§ **Work required**: Only the lines from the one holding "Model this object" through the one holding "BOSS_BACK = 8.0" are to be retyped, exactly as they appear, with both boundary lines included.

§ **Exercise material**:
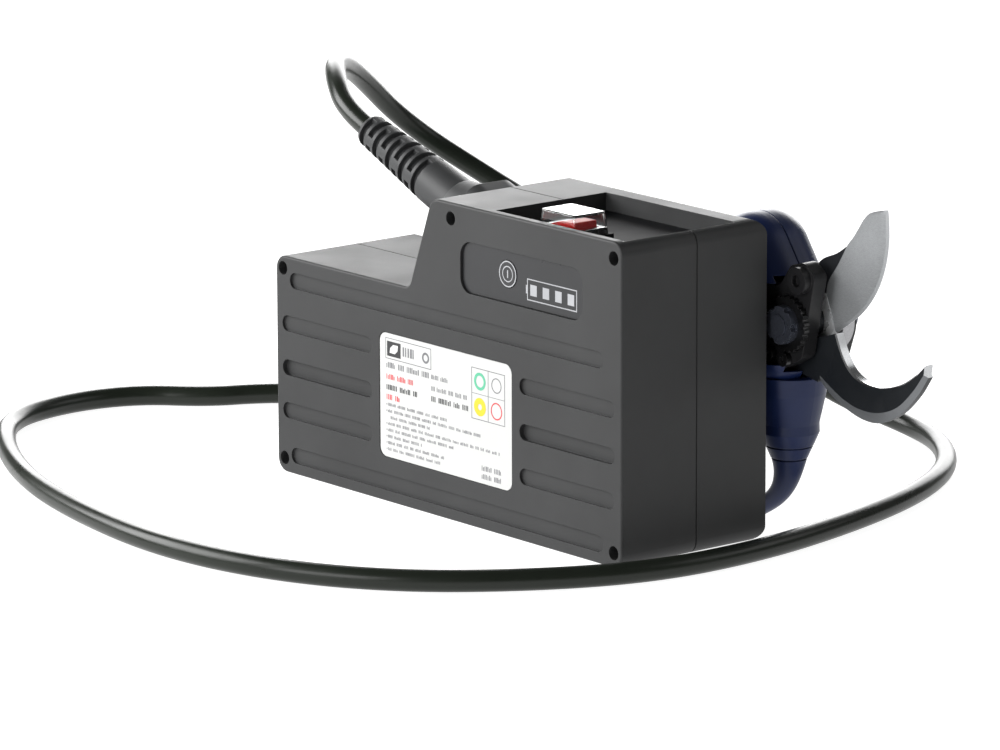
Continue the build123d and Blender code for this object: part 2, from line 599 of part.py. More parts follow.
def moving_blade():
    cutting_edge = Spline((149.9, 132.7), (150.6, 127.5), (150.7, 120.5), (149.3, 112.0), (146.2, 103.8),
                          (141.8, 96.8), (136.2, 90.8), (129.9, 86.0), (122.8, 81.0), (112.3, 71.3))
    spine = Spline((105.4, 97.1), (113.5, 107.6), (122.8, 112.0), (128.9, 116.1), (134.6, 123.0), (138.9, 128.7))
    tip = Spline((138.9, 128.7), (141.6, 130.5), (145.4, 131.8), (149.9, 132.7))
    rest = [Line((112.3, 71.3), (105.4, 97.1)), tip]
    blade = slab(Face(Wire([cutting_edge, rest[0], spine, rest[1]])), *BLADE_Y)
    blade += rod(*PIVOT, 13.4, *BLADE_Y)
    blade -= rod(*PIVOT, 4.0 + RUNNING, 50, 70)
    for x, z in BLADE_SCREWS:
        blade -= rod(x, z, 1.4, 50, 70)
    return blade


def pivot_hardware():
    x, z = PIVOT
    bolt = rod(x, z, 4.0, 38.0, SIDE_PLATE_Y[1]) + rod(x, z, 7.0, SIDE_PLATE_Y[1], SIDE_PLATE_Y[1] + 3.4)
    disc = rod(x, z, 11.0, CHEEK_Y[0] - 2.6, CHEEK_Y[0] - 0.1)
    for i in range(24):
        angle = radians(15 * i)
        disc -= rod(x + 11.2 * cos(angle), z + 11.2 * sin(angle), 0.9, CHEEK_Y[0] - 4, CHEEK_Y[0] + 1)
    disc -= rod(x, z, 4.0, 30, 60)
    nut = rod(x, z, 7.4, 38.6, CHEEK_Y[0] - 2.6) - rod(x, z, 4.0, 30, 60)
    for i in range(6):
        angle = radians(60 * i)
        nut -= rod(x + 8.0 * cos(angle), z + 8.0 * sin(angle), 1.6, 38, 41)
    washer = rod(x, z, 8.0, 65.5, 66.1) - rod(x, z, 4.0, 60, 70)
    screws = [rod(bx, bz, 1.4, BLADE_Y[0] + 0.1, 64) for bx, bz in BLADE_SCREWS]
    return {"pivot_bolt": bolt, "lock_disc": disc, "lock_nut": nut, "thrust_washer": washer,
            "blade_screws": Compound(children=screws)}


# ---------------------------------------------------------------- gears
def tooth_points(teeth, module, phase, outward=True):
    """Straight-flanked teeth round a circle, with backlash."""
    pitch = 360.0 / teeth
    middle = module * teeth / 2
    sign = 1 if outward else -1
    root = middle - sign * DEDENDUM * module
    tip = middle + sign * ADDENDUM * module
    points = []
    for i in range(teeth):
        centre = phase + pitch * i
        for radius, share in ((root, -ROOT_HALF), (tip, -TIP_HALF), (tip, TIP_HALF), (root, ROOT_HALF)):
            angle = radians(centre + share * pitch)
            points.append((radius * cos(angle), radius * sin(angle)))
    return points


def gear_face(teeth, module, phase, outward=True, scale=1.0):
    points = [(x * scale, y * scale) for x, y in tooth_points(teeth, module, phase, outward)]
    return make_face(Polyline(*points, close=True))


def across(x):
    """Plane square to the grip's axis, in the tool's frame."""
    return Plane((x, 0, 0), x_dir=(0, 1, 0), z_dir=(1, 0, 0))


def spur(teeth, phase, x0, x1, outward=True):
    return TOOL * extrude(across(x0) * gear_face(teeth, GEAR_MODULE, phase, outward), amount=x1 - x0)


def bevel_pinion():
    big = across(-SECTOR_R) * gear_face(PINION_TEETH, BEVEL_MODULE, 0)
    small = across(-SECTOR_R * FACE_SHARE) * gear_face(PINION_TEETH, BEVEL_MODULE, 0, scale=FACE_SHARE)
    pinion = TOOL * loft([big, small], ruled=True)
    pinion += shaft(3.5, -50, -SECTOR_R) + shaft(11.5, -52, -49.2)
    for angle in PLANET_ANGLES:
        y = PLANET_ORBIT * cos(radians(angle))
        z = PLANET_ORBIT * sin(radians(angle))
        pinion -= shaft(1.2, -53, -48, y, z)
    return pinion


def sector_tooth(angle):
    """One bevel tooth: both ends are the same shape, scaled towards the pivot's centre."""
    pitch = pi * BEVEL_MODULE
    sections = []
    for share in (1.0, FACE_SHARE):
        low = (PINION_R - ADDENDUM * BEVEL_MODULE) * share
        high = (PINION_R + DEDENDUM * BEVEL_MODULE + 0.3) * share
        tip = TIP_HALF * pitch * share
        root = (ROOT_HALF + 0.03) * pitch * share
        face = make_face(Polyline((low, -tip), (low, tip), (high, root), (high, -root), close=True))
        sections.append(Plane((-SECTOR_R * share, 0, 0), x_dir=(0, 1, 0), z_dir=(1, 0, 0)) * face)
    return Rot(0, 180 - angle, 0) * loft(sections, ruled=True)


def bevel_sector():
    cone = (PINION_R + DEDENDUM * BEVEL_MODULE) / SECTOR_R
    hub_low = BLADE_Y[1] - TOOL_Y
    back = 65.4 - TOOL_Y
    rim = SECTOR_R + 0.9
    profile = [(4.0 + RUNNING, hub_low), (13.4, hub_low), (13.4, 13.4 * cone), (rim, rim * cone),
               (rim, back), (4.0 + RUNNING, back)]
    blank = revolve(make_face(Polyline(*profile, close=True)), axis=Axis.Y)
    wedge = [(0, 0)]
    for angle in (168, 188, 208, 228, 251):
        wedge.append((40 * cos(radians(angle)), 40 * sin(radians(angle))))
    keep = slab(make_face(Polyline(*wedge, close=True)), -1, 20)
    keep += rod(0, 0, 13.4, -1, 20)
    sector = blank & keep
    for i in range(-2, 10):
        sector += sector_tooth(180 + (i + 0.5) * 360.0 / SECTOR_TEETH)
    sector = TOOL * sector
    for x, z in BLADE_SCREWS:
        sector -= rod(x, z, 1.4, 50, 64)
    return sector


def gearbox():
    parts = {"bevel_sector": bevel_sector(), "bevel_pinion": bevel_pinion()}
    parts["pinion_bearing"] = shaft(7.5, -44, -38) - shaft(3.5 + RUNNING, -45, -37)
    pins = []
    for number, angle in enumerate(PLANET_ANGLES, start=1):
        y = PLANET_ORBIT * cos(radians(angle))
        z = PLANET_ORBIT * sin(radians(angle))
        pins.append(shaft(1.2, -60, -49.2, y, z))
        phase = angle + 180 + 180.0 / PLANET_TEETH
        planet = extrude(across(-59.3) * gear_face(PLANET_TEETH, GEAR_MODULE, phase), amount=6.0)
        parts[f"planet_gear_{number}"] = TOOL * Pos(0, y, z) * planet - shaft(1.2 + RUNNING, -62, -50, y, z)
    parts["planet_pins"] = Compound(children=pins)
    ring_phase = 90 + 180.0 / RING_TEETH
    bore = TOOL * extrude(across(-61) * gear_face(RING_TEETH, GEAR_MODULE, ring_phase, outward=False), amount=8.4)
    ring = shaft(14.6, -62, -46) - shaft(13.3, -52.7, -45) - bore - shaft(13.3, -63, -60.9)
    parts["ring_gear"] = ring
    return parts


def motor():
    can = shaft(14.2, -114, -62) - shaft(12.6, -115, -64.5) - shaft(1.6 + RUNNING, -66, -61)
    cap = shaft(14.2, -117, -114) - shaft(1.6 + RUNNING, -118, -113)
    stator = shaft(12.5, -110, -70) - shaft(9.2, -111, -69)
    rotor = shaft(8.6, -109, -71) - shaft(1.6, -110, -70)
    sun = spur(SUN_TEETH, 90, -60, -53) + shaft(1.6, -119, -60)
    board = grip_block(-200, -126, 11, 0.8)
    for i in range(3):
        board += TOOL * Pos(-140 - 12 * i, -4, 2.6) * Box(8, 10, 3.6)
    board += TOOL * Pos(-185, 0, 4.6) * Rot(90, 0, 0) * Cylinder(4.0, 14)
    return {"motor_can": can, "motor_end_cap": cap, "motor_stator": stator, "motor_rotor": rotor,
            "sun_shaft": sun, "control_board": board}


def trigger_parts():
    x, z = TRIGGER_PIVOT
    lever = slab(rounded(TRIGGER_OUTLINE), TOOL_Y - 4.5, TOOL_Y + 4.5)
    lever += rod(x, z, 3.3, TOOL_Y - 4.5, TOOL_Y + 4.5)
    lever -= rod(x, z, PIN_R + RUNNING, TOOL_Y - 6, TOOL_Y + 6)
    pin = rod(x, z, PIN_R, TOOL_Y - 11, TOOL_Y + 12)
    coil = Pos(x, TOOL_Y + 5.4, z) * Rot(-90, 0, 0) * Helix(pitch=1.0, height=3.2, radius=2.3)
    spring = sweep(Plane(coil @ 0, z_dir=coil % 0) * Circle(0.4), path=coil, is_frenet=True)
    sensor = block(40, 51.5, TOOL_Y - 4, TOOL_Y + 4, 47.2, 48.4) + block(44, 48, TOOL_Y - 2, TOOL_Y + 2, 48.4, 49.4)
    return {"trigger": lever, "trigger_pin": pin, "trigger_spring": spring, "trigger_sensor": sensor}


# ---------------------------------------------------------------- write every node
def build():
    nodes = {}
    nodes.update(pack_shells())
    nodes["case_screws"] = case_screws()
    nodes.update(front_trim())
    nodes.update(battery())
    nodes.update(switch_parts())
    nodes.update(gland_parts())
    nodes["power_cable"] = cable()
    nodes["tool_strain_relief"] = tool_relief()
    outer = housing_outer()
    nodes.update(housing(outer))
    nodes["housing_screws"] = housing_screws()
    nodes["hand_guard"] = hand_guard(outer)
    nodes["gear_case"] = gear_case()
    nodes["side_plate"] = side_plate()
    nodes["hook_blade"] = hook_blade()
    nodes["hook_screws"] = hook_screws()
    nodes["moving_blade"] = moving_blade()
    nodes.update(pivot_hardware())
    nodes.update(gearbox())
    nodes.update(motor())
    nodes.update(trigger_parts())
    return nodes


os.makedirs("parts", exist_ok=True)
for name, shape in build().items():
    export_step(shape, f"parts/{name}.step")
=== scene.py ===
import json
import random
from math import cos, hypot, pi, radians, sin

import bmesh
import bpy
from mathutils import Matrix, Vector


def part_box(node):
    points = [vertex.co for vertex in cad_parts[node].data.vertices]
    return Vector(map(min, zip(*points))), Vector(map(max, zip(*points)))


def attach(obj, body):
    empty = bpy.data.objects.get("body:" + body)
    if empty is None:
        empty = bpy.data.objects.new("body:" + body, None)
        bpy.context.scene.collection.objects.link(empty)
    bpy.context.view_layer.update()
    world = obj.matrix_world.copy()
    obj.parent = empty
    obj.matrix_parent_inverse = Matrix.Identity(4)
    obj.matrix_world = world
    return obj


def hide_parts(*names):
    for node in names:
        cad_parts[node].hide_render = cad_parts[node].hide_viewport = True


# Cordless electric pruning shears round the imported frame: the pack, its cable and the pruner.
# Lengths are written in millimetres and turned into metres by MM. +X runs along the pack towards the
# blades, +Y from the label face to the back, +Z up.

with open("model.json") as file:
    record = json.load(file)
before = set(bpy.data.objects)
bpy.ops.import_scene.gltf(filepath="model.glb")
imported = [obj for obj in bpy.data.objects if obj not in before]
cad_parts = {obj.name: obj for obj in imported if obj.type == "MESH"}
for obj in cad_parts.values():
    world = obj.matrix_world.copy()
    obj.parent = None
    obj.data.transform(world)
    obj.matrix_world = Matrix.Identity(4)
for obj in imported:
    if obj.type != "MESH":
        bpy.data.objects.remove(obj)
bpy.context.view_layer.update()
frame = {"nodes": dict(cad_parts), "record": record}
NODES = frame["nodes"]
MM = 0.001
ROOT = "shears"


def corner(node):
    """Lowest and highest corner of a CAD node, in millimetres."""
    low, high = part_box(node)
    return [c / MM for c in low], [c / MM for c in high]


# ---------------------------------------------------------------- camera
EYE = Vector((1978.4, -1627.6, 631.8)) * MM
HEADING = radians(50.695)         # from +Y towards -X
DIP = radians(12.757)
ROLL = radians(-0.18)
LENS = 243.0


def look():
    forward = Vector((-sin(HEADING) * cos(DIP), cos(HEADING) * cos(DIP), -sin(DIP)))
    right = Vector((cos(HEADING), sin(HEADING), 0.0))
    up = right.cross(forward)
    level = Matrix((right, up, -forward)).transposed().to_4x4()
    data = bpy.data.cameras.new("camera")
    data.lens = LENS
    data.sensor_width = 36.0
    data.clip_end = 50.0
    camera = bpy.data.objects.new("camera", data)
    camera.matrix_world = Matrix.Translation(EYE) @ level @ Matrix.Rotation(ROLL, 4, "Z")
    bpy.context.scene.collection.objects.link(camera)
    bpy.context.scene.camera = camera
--
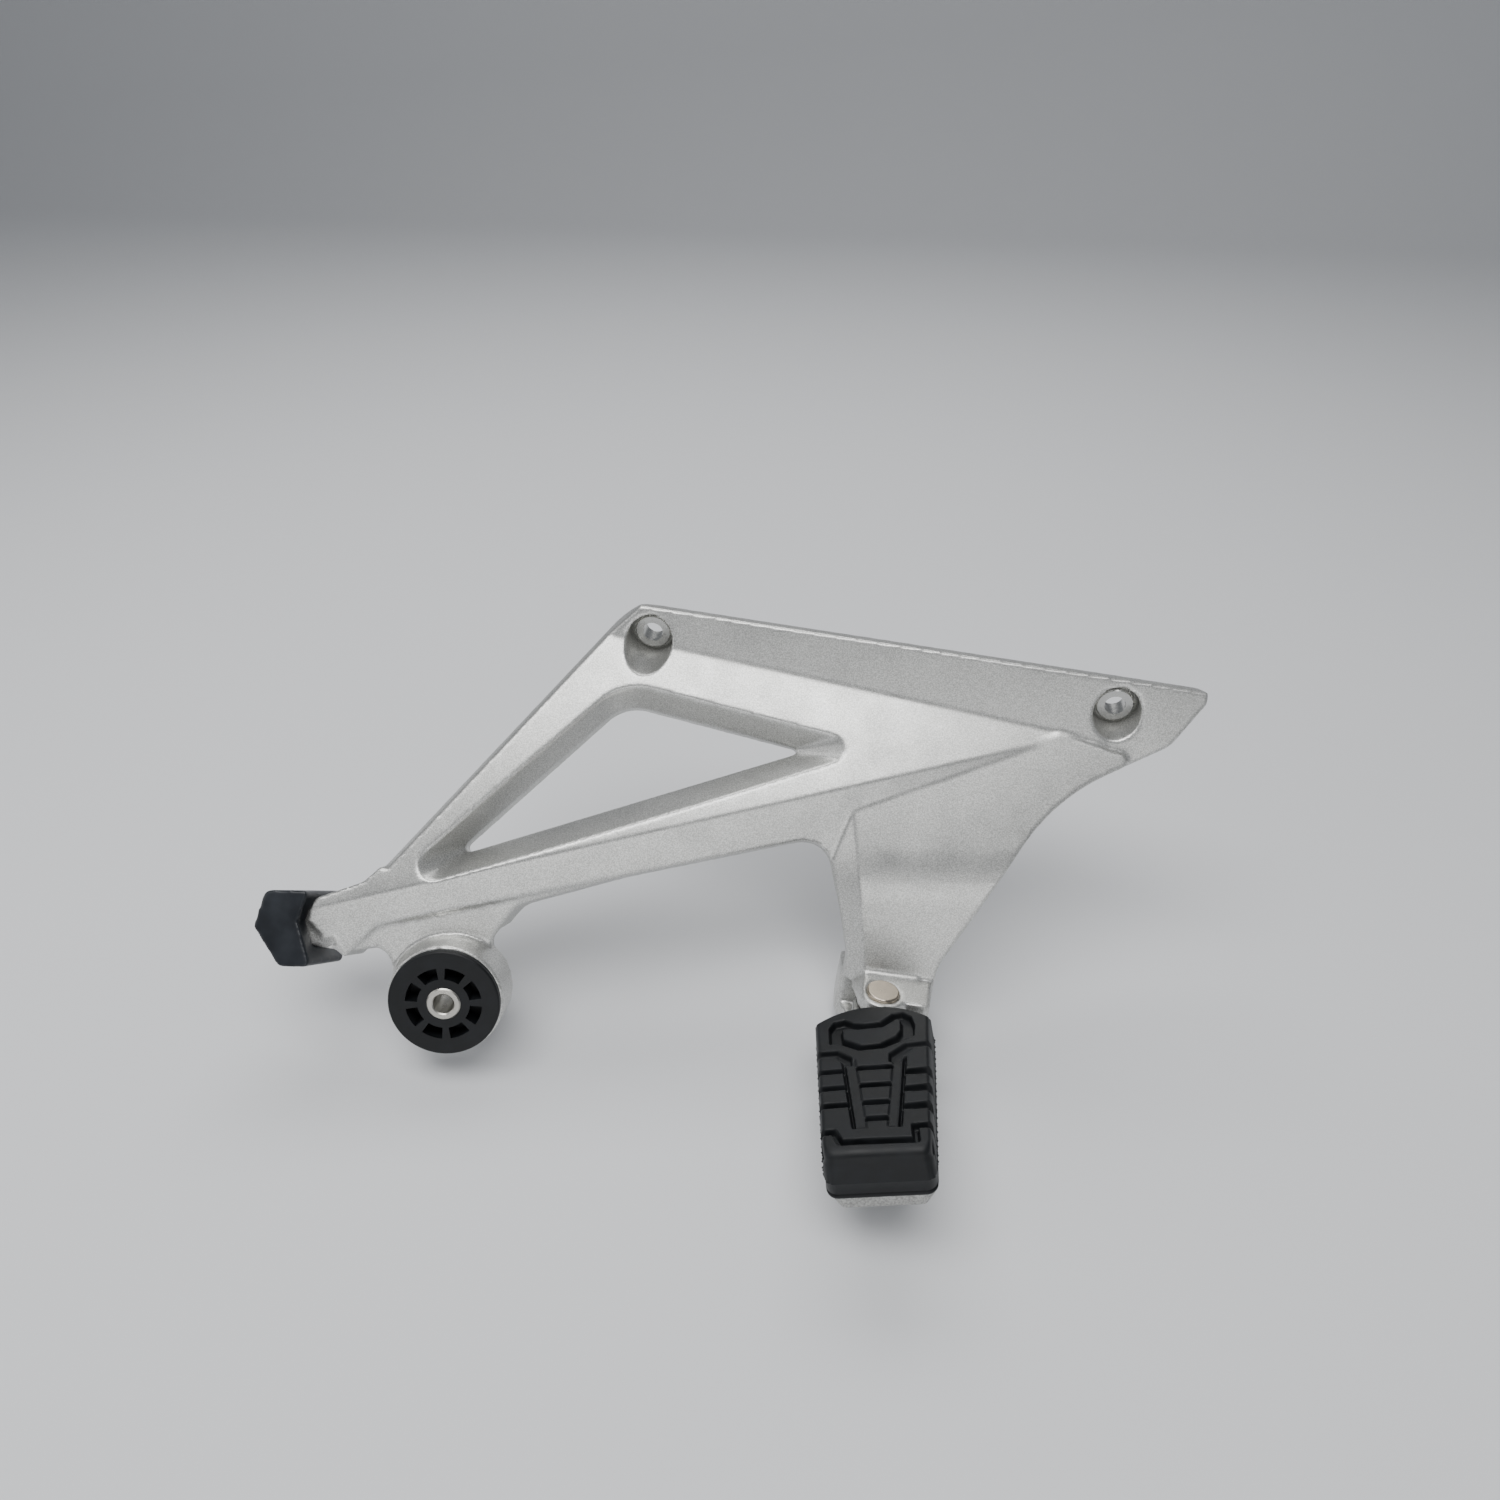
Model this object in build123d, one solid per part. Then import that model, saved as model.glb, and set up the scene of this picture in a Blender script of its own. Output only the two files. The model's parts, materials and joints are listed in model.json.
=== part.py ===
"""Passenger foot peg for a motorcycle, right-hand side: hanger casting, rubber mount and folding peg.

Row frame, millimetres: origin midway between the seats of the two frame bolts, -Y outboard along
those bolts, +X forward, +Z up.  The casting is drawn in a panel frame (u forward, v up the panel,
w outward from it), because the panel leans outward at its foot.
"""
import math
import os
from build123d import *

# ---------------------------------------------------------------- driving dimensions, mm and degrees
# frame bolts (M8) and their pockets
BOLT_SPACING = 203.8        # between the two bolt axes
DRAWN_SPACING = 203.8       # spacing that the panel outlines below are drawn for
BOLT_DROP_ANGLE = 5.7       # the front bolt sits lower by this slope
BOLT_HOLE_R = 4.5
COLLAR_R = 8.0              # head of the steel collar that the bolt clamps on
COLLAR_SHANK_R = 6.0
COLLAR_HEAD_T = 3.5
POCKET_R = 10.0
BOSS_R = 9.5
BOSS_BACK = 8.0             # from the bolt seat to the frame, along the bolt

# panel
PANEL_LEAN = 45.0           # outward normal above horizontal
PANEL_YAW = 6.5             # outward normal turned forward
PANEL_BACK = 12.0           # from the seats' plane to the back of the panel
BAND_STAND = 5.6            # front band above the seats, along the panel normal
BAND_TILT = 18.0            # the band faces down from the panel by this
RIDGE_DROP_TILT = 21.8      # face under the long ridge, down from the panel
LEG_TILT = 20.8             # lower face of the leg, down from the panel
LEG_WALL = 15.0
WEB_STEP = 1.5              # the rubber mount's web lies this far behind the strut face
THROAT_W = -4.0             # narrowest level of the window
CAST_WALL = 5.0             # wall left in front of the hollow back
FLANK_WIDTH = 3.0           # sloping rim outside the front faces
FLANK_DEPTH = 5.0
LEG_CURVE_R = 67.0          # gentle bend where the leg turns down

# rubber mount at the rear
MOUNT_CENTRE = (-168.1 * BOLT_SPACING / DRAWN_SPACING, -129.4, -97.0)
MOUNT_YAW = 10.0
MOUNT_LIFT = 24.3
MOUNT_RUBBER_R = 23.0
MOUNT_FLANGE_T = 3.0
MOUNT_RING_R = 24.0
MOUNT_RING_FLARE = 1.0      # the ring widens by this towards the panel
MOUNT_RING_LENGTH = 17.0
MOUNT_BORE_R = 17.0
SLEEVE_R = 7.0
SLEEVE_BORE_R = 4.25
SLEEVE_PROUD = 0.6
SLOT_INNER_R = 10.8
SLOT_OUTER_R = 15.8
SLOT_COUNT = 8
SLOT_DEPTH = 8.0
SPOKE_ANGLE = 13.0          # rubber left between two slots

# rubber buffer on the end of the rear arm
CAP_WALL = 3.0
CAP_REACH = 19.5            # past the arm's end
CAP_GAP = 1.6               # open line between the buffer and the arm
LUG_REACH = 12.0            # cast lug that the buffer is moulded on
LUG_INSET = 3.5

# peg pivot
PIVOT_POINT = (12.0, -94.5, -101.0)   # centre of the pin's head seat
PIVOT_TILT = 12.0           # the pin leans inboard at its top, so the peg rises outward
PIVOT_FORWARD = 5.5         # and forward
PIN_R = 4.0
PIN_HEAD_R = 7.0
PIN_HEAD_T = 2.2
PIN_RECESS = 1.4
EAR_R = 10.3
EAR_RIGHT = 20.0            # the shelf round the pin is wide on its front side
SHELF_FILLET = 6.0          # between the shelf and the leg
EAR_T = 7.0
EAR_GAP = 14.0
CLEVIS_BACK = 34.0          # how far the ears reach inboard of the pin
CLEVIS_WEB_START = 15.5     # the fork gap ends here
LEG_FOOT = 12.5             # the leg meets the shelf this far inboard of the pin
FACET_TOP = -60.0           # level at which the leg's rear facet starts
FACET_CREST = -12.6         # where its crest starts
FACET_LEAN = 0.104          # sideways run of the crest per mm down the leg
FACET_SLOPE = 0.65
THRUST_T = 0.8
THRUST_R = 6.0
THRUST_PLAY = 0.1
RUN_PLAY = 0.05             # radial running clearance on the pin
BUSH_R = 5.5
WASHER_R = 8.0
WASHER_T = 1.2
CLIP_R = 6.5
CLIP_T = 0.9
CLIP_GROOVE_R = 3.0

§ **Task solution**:
Model this object in build123d, one solid per part. Then import that model, saved as model.glb, and set up the scene of this picture in a Blender script of its own. Output only the two files. The model's parts, materials and joints are listed in model.json.
=== part.py ===
"""Passenger foot peg for a motorcycle, right-hand side: hanger casting, rubber mount and folding peg.

Row frame, millimetres: origin midway between the seats of the two frame bolts, -Y outboard along
those bolts, +X forward, +Z up.  The casting is drawn in a panel frame (u forward, v up the panel,
w outward from it), because the panel leans outward at its foot.
"""
import math
import os
from build123d import *

# ---------------------------------------------------------------- driving dimensions, mm and degrees
# frame bolts (M8) and their pockets
BOLT_SPACING = 203.8        # between the two bolt axes
DRAWN_SPACING = 203.8       # spacing that the panel outlines below are drawn for
BOLT_DROP_ANGLE = 5.7       # the front bolt sits lower by this slope
BOLT_HOLE_R = 4.5
COLLAR_R = 8.0              # head of the steel collar that the bolt clamps on
COLLAR_SHANK_R = 6.0
COLLAR_HEAD_T = 3.5
POCKET_R = 10.0
BOSS_R = 9.5
BOSS_BACK = 8.0             # from the bolt seat to the frame, along the bolt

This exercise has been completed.